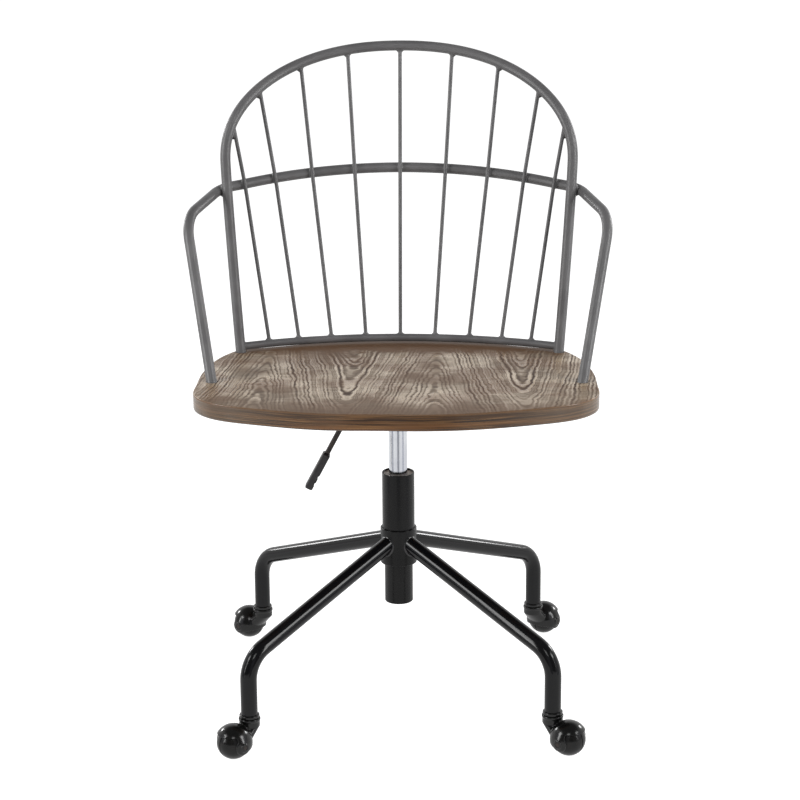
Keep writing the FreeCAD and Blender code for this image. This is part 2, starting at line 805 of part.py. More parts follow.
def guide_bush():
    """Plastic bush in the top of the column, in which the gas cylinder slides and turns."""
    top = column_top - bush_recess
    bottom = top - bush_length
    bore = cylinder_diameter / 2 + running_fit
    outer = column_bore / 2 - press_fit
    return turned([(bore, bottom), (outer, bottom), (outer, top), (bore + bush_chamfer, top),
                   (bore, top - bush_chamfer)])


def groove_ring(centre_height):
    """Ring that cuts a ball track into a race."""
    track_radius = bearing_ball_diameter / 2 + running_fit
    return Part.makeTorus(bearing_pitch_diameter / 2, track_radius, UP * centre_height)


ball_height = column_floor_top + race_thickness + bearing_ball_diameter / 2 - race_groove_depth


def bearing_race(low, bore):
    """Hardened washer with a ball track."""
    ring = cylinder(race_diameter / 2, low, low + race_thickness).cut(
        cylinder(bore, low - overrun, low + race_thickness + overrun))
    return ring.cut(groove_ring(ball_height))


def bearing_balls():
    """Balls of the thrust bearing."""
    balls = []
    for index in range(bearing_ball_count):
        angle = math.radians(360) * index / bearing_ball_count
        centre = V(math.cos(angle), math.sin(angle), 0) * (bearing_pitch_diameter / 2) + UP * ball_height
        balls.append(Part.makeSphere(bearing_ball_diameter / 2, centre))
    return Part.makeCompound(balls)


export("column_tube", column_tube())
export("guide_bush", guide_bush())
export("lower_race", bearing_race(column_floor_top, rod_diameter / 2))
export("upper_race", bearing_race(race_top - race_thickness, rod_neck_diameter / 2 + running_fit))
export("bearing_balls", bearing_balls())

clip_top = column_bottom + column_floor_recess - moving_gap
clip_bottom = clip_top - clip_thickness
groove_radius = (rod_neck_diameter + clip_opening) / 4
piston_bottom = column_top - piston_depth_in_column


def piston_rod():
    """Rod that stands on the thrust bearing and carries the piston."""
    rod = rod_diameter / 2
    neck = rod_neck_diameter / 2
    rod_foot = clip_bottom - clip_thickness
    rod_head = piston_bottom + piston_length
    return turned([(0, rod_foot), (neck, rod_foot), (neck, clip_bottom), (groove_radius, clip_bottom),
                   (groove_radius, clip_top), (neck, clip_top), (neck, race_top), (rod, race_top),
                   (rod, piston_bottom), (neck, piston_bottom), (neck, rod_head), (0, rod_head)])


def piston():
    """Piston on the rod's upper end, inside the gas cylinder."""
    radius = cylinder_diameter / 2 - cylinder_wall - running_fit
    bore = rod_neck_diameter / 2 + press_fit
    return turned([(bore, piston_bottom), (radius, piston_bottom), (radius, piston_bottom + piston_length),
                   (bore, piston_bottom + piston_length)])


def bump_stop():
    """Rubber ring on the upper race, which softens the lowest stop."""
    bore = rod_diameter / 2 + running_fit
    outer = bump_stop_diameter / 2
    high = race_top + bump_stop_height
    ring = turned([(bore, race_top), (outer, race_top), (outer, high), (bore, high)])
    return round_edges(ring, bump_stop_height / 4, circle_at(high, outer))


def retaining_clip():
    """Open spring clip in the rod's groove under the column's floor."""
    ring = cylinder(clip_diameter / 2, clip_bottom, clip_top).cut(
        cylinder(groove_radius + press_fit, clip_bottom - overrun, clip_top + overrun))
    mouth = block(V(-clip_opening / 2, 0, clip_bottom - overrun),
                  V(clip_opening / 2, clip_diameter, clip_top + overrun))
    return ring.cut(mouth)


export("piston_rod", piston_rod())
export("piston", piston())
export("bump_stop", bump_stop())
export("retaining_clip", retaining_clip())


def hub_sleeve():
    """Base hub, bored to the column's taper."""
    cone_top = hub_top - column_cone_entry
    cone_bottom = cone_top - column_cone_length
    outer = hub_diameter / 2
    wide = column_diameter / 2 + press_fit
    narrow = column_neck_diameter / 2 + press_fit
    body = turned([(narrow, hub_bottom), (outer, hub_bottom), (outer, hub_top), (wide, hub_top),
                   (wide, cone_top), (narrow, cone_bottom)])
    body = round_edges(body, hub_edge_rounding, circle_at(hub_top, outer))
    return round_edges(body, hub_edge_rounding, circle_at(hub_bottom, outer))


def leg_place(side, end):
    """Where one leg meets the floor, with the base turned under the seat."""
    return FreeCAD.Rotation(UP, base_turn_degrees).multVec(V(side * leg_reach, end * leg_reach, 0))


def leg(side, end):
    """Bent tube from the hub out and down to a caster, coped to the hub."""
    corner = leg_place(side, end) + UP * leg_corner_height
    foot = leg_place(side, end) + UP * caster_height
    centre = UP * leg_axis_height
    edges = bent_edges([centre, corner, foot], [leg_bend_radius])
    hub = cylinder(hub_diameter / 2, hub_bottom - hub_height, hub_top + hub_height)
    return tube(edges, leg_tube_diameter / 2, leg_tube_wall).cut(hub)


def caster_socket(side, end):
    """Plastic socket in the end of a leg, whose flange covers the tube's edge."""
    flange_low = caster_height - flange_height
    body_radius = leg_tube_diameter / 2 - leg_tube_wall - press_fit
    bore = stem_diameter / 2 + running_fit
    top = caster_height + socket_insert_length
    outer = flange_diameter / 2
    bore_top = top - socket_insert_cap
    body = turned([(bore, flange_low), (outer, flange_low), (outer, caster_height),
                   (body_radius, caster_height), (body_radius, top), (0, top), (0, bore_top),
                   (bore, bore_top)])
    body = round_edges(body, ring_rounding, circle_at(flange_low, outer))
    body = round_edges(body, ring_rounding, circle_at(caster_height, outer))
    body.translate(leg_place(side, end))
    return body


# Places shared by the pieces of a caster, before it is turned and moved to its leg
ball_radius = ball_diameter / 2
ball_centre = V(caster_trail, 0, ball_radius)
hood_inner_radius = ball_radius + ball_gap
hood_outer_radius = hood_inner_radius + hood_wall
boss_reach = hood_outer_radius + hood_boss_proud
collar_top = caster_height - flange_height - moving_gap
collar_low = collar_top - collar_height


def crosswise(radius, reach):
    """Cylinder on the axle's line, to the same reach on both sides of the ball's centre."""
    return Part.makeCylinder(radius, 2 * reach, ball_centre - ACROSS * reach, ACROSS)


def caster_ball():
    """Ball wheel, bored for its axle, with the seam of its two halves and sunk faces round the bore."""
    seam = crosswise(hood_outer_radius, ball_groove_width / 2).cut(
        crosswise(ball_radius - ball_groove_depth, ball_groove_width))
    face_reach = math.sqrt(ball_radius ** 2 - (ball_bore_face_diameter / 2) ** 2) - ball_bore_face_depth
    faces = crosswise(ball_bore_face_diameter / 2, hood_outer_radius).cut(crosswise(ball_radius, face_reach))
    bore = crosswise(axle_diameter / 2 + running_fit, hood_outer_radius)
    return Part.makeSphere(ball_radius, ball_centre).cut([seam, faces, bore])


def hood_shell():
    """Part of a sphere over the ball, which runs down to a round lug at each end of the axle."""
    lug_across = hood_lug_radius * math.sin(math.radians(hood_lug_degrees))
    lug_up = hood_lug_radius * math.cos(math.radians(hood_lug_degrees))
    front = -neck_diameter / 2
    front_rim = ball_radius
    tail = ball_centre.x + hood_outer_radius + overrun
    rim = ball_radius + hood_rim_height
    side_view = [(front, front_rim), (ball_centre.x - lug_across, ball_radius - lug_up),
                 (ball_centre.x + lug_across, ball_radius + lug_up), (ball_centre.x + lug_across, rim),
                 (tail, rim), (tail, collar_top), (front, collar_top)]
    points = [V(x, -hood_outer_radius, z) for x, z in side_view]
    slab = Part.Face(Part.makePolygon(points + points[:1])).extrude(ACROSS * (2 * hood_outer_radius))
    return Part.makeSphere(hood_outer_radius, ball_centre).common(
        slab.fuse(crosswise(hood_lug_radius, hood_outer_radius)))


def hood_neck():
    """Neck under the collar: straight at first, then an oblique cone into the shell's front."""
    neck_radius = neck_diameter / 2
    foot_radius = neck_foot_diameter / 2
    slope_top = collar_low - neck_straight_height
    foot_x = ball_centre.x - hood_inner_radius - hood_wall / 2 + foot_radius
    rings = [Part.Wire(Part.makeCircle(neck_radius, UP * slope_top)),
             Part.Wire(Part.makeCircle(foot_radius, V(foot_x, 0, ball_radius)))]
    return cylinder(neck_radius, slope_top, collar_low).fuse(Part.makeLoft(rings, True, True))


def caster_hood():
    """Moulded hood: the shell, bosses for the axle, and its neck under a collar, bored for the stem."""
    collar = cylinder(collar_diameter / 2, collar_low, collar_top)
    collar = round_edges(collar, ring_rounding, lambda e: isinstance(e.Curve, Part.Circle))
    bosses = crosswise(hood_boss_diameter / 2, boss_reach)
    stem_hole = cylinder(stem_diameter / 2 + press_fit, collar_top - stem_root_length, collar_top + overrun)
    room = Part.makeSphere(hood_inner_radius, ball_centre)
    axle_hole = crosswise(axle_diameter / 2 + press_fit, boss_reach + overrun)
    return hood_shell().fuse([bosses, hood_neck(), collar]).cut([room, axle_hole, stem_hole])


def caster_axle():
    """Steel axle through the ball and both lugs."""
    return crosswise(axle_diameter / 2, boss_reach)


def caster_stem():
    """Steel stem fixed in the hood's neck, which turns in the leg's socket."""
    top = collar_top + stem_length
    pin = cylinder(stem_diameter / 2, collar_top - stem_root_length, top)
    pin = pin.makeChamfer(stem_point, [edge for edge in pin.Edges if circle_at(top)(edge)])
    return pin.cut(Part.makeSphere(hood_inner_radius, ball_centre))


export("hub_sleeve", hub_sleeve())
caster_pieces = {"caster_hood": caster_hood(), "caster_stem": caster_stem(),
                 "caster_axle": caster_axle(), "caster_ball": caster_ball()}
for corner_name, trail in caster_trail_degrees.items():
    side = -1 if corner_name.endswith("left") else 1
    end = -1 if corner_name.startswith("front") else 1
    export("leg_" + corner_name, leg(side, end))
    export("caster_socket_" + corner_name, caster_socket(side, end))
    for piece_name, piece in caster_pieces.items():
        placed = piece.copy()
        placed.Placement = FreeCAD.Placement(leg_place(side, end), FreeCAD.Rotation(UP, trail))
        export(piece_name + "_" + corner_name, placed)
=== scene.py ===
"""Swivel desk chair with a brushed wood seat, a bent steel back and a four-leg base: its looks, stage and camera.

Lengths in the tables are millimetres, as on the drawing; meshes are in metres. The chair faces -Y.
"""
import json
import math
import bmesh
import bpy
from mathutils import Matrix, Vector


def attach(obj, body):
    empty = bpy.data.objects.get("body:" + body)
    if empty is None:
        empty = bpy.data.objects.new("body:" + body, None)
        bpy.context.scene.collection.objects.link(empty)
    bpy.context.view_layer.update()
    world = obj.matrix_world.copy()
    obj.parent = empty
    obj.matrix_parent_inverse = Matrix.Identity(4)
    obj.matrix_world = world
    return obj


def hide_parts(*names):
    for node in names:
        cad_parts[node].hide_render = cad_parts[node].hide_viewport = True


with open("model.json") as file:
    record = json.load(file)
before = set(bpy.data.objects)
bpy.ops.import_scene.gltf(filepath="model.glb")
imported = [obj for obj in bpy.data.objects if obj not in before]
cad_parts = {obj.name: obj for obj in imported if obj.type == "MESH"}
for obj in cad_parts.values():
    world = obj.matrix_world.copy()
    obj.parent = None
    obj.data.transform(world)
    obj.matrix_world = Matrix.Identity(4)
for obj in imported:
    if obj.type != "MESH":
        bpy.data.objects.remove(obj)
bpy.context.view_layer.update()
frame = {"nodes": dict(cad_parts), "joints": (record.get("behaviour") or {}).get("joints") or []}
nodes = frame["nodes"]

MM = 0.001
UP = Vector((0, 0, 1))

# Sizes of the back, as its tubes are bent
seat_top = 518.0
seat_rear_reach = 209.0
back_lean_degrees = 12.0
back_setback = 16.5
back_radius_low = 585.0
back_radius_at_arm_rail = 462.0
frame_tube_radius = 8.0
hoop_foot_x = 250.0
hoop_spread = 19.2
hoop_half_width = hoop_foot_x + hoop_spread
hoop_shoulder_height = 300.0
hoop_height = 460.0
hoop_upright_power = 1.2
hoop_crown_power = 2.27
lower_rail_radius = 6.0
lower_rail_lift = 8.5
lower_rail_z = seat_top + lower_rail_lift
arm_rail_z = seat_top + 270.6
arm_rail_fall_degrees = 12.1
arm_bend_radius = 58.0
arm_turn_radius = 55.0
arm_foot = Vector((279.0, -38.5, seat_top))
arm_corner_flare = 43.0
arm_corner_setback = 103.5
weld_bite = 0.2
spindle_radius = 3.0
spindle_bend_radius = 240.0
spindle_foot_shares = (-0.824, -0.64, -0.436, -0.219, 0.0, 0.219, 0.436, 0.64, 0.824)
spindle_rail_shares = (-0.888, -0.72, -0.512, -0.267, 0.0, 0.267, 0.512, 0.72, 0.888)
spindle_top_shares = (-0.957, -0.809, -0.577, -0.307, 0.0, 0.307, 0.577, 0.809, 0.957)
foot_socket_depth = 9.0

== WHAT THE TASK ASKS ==
Out of the data above, set down the lines from the one with "for piece_name, piece" to the one with "bpy.data.objects.remove(obj)", both included, exactly as written and with no additions.

== RESULT OF THIS TASK ==
    for piece_name, piece in caster_pieces.items():
        placed = piece.copy()
        placed.Placement = FreeCAD.Placement(leg_place(side, end), FreeCAD.Rotation(UP, trail))
        export(piece_name + "_" + corner_name, placed)
=== scene.py ===
"""Swivel desk chair with a brushed wood seat, a bent steel back and a four-leg base: its looks, stage and camera.

Lengths in the tables are millimetres, as on the drawing; meshes are in metres. The chair faces -Y.
"""
import json
import math
import bmesh
import bpy
from mathutils import Matrix, Vector


def attach(obj, body):
    empty = bpy.data.objects.get("body:" + body)
    if empty is None:
        empty = bpy.data.objects.new("body:" + body, None)
        bpy.context.scene.collection.objects.link(empty)
    bpy.context.view_layer.update()
    world = obj.matrix_world.copy()
    obj.parent = empty
    obj.matrix_parent_inverse = Matrix.Identity(4)
    obj.matrix_world = world
    return obj


def hide_parts(*names):
    for node in names:
        cad_parts[node].hide_render = cad_parts[node].hide_viewport = True


with open("model.json") as file:
    record = json.load(file)
before = set(bpy.data.objects)
bpy.ops.import_scene.gltf(filepath="model.glb")
imported = [obj for obj in bpy.data.objects if obj not in before]
cad_parts = {obj.name: obj for obj in imported if obj.type == "MESH"}
for obj in cad_parts.values():
    world = obj.matrix_world.copy()
    obj.parent = None
    obj.data.transform(world)
    obj.matrix_world = Matrix.Identity(4)
for obj in imported:
    if obj.type != "MESH":
        bpy.data.objects.remove(obj)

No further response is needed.